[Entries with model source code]
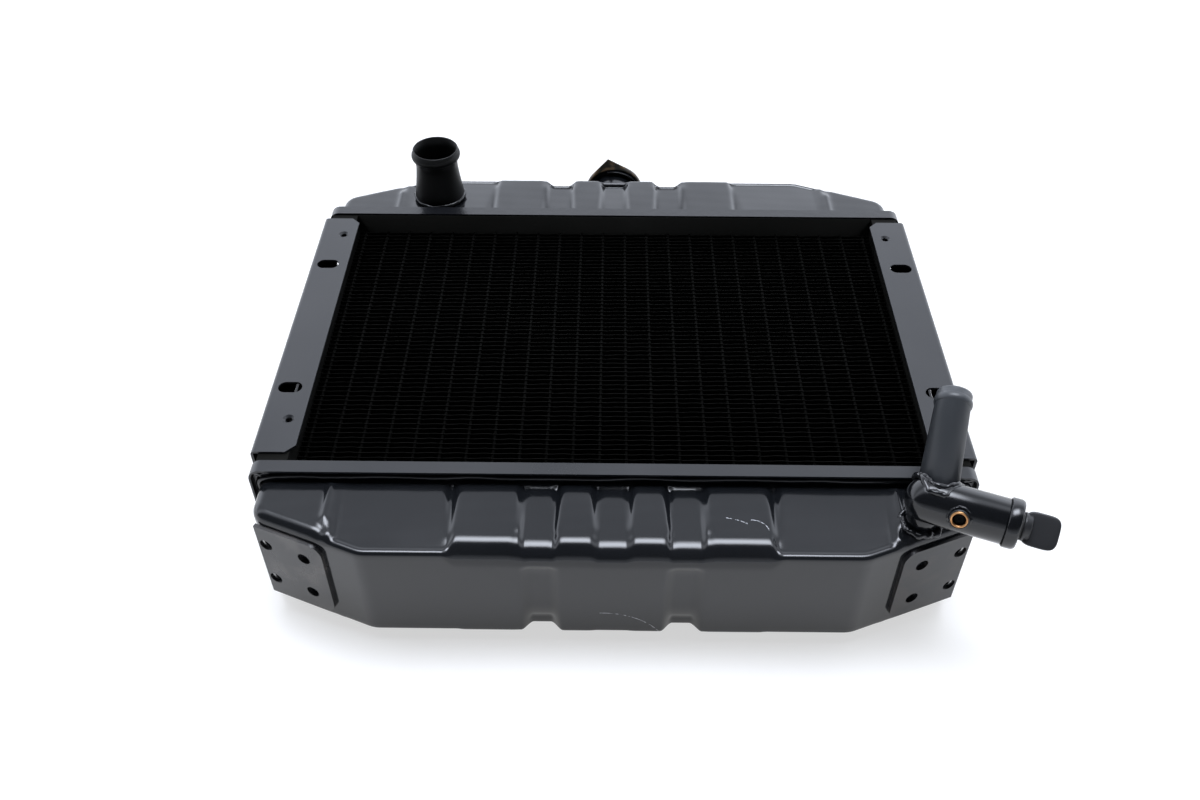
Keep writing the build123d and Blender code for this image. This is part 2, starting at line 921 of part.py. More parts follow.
with BuildPart() as pressure_valve:
    add(
        turned(
            filler_plane,
            [
                (stem_hole, plate_low),
                (valve_radius, plate_low),
                (valve_radius, plate_top),
                (hub_bore + valve_hub_wall, plate_top),
                (hub_bore + valve_hub_wall, plate_top + valve_hub_height),
                (hub_bore, plate_top + valve_hub_height),
                (hub_bore, plate_top),
                (stem_hole, plate_top),
            ],
        )
    )
keep("pressure_valve", pressure_valve)

with BuildPart() as valve_seal:
    add(washer(filler_plane, valve_radius, valve_seal_bore, seal_low, seal_top))
keep("valve_seal", valve_seal)

with BuildPart() as cap_spring:
    add(
        coil(
            filler_plane,
            spring_radius,
            spring_wire,
            spring_turns,
            plate_top + seal_gap,
            disc_low - seal_gap,
        )
    )
keep("cap_spring", cap_spring)

vacuum_top = plate_low - seal_gap
head_low = plate_top + vacuum_head_gap
with BuildPart() as vacuum_valve:
    add(rod(filler_plane, vacuum_radius, vacuum_top - vacuum_gauge, vacuum_top))
    add(rod(filler_plane, vacuum_stem, vacuum_top, head_low))
    add(rod(filler_plane, vacuum_head_radius, head_low, head_low + vacuum_head_gauge))
keep("vacuum_valve", vacuum_valve)

with BuildPart() as vacuum_spring:
    add(
        coil(
            filler_plane,
            (vacuum_head_radius + vacuum_stem) / 2,
            vacuum_spring_wire,
            vacuum_spring_turns,
            plate_top + seal_gap,
            head_low - seal_gap,
        )
    )
keep("vacuum_spring", vacuum_spring)

print(len(parts), "parts")
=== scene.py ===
"""The finished look of a car radiator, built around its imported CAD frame.

Each sub-assembly is a class: its fields are its sizes in millimetres, and its methods build its
meshes as numpy surfaces and dress them. Each finish is a frozen dataclass that makes a material.
The axes are the frame's: X across the core, Y from the bottom tank to the top tank, Z out of the
face that carries the hose necks.
"""

import logging
import math
from dataclasses import dataclass
from enum import Enum

import bpy
import numpy as np
from mathutils import Matrix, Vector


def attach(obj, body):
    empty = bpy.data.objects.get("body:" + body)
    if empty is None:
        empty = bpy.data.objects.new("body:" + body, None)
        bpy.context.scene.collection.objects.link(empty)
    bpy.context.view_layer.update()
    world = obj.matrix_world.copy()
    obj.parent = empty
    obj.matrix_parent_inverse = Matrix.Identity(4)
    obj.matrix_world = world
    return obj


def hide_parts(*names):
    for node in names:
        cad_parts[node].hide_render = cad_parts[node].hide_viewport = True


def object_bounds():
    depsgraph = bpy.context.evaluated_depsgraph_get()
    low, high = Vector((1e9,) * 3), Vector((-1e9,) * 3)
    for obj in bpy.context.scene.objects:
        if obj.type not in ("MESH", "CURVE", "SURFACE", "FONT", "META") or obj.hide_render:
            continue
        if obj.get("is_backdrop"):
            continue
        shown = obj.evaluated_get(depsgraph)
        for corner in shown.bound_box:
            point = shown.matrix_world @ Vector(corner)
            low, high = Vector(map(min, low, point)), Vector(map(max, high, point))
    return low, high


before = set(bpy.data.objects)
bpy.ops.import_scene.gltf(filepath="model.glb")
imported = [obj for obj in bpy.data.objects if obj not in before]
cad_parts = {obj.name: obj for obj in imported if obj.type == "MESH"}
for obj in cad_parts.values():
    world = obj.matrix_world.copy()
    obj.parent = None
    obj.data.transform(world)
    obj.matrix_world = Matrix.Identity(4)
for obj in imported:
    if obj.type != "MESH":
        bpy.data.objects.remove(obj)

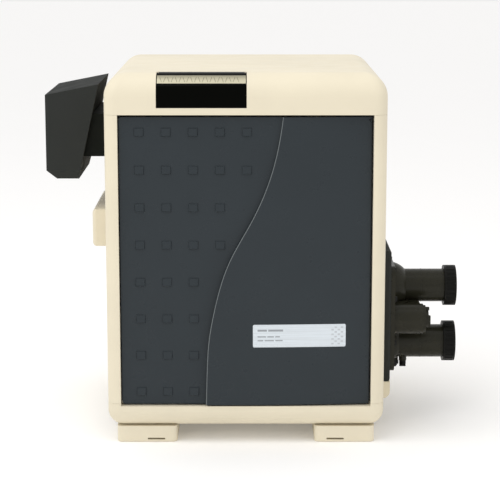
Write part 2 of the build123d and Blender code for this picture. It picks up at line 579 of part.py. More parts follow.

### [Exercise directions]
Write out all records exactly, keeping every detail.

### [Answer]
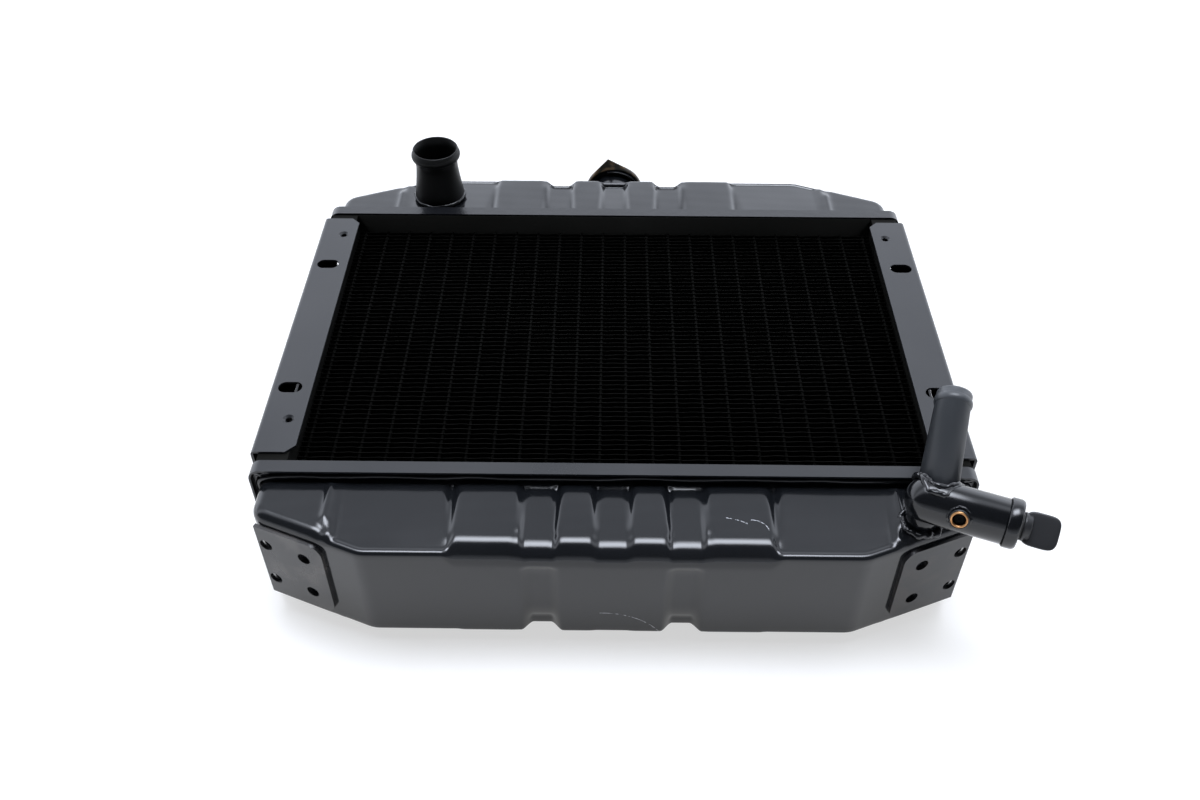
Keep writing the build123d and Blender code for this image. This is part 2, starting at line 921 of part.py. More parts follow.
with BuildPart() as pressure_valve:
    add(
        turned(
            filler_plane,
            [
                (stem_hole, plate_low),
                (valve_radius, plate_low),
                (valve_radius, plate_top),
                (hub_bore + valve_hub_wall, plate_top),
                (hub_bore + valve_hub_wall, plate_top + valve_hub_height),
                (hub_bore, plate_top + valve_hub_height),
                (hub_bore, plate_top),
                (stem_hole, plate_top),
            ],
        )
    )
keep("pressure_valve", pressure_valve)

with BuildPart() as valve_seal:
    add(washer(filler_plane, valve_radius, valve_seal_bore, seal_low, seal_top))
keep("valve_seal", valve_seal)

with BuildPart() as cap_spring:
    add(
        coil(
            filler_plane,
            spring_radius,
            spring_wire,
            spring_turns,
            plate_top + seal_gap,
            disc_low - seal_gap,
        )
    )
keep("cap_spring", cap_spring)

vacuum_top = plate_low - seal_gap
head_low = plate_top + vacuum_head_gap
with BuildPart() as vacuum_valve:
    add(rod(filler_plane, vacuum_radius, vacuum_top - vacuum_gauge, vacuum_top))
    add(rod(filler_plane, vacuum_stem, vacuum_top, head_low))
    add(rod(filler_plane, vacuum_head_radius, head_low, head_low + vacuum_head_gauge))
keep("vacuum_valve", vacuum_valve)

with BuildPart() as vacuum_spring:
    add(
        coil(
            filler_plane,
            (vacuum_head_radius + vacuum_stem) / 2,
            vacuum_spring_wire,
            vacuum_spring_turns,
            plate_top + seal_gap,
            head_low - seal_gap,
        )
    )
keep("vacuum_spring", vacuum_spring)

print(len(parts), "parts")
=== scene.py ===
"""The finished look of a car radiator, built around its imported CAD frame.

Each sub-assembly is a class: its fields are its sizes in millimetres, and its methods build its
meshes as numpy surfaces and dress them. Each finish is a frozen dataclass that makes a material.
The axes are the frame's: X across the core, Y from the bottom tank to the top tank, Z out of the
face that carries the hose necks.
"""

import logging
import math
from dataclasses import dataclass
from enum import Enum

import bpy
import numpy as np
from mathutils import Matrix, Vector


def attach(obj, body):
    empty = bpy.data.objects.get("body:" + body)
    if empty is None:
        empty = bpy.data.objects.new("body:" + body, None)
        bpy.context.scene.collection.objects.link(empty)
    bpy.context.view_layer.update()
    world = obj.matrix_world.copy()
    obj.parent = empty
    obj.matrix_parent_inverse = Matrix.Identity(4)
    obj.matrix_world = world
    return obj


def hide_parts(*names):
    for node in names:
        cad_parts[node].hide_render = cad_parts[node].hide_viewport = True


def object_bounds():
    depsgraph = bpy.context.evaluated_depsgraph_get()
    low, high = Vector((1e9,) * 3), Vector((-1e9,) * 3)
    for obj in bpy.context.scene.objects:
        if obj.type not in ("MESH", "CURVE", "SURFACE", "FONT", "META") or obj.hide_render:
            continue
        if obj.get("is_backdrop"):
            continue
        shown = obj.evaluated_get(depsgraph)
        for corner in shown.bound_box:
            point = shown.matrix_world @ Vector(corner)
            low, high = Vector(map(min, low, point)), Vector(map(max, high, point))
    return low, high


before = set(bpy.data.objects)
bpy.ops.import_scene.gltf(filepath="model.glb")
imported = [obj for obj in bpy.data.objects if obj not in before]
cad_parts = {obj.name: obj for obj in imported if obj.type == "MESH"}
for obj in cad_parts.values():
    world = obj.matrix_world.copy()
    obj.parent = None
    obj.data.transform(world)
    obj.matrix_world = Matrix.Identity(4)
for obj in imported:
    if obj.type != "MESH":
        bpy.data.objects.remove(obj)

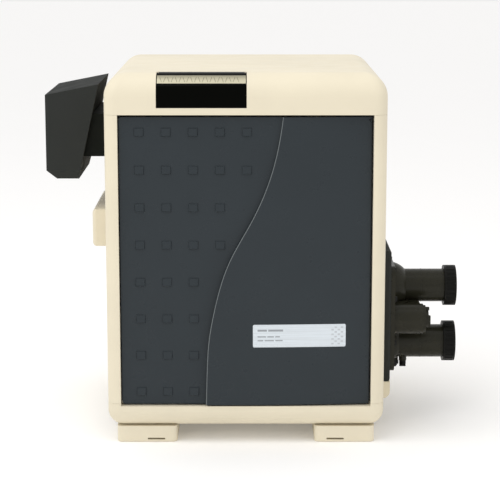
Write part 2 of the build123d and Blender code for this picture. It picks up at line 579 of part.py. More parts follow.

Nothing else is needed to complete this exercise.